This headline from the WaPo neatly sums up where we, as the GOP, are: "Cruz pushes GOP into traffic and walks off." I'm sure that Cruz honestly believes that the ACA is not good for America but that isn't why he did what he did. It was all political. A classic case of good cop bad cop between him and his brother-in-arms Rand Paul. Rand got all of the cred amongst the base without any of the stink. This is about 2016, not the ACA as evidenced by the fact that shortly after launching this kamikaze act, Cruz was nowhere to be found.
So, where does all of this leave us? On hold until January. We will do this whole thing over in January but I hope it'll look slightly different. Surely some of the tea party folk will rail about the ACA but that shouldn't be where the fight is. Like it or not we already have universal health care. The problem is that we deliver it in such a way as to ensure it is as costly and least effective as possible. Don't believe me? Go to your local ER and ask for care. They'll see you without a credit card. No, the fight should be about the budget. We need to do serious entitlement reform and it needs to be structural. Just extending the eligibility age until human mortality fixes the problem isn't a structural solution. We need to do that and we need to refine the sequester cuts – and this is where the Republicans can hammer the Democrats. The hammering needs to be done as a matter of principal but it needs to happen.
See, fresh from their victory this time around, the Democrats are going to over-reach on the budget situation in January. They're going to kick, scream and demagogue the hell out of those budget cuts. Further, they're going to depend on "outrage" from the American people to sustain them during this dark time in the valley. They can look for relief but the American people won't be coming to their aid. Quite the opposite. The Republicans stumbled badly with their strategy on this whole debt limit/shutdown calculus and the popularity of the Republican party went down. It should, the Republican leadership in Washington have been exposed for the craven cowards they are: power has become more important than principal….but the basic idea that the Federal government needs to get their act together probably polls at about 85%. People disagree with what that looks like but it's enough of a starting point that the R's and the D's can get to some middle ground.

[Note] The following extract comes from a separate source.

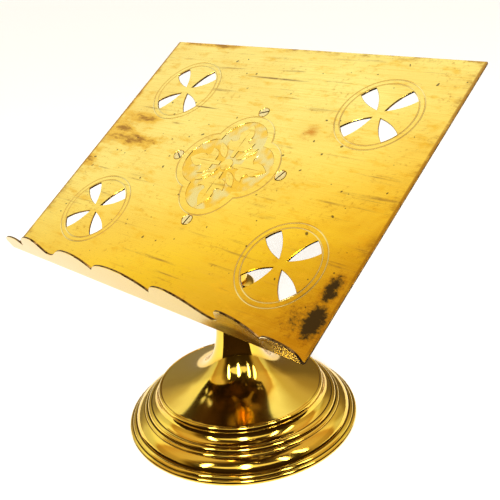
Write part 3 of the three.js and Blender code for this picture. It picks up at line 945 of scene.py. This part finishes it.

The republicans need to stick to their knitting here and not embark on crazy flyers – traditionally when you polled the people about who was the "business" or "management" party they would point at the republicans. With good reason, we've been the business and management guys for quite a long time. Is it any shock that when the business guys start acting like petulant brats that the public punishes them? I don't see why not. However, this is pretty simple to fix: the leadership needs to get in a room with the TEA party folks and not come out until they have some middle ground. Now, surely this has happened more than once but they must forge a deal of some sort and part of that deal needs to be an eyeball to eyeball between the tea party and the leadership. The reason that this hasn't happened yet is that there's an implicit threat from the Tea party folks that, unless they get their way, the leadership will all be facing primary challenge from their right. The leadership's response needs to be "take your best shot punk" instead of knee knocking acquiesce and move on with it. It's an embarrassment.
The budget cuts need to stay, our entitlement system needs to be fixed and the ACA needs to stay in some form. The crazy cobbled-together version currently in place needs adjustment and the website? The Secretary of HHS needs to be canned yesterday! Why didn't the government go to Microsoft or Google and ask for their help? Last I checked, Silicon Valley was in California, not Canada.
UPDATE: I have received a few emails that indicate confusion as to why the GOP should even bother with the Tea party folk. The reason is quite simple: unless the gop is largely united on something, we're going to lose the next confrontation in January. Just like we did this time around. The contempt between the two factions in the GOP are killing it and that's why the leadership has to forge a deal. If either of the sides is unwilling to deal, well, this gets simple pretty fast.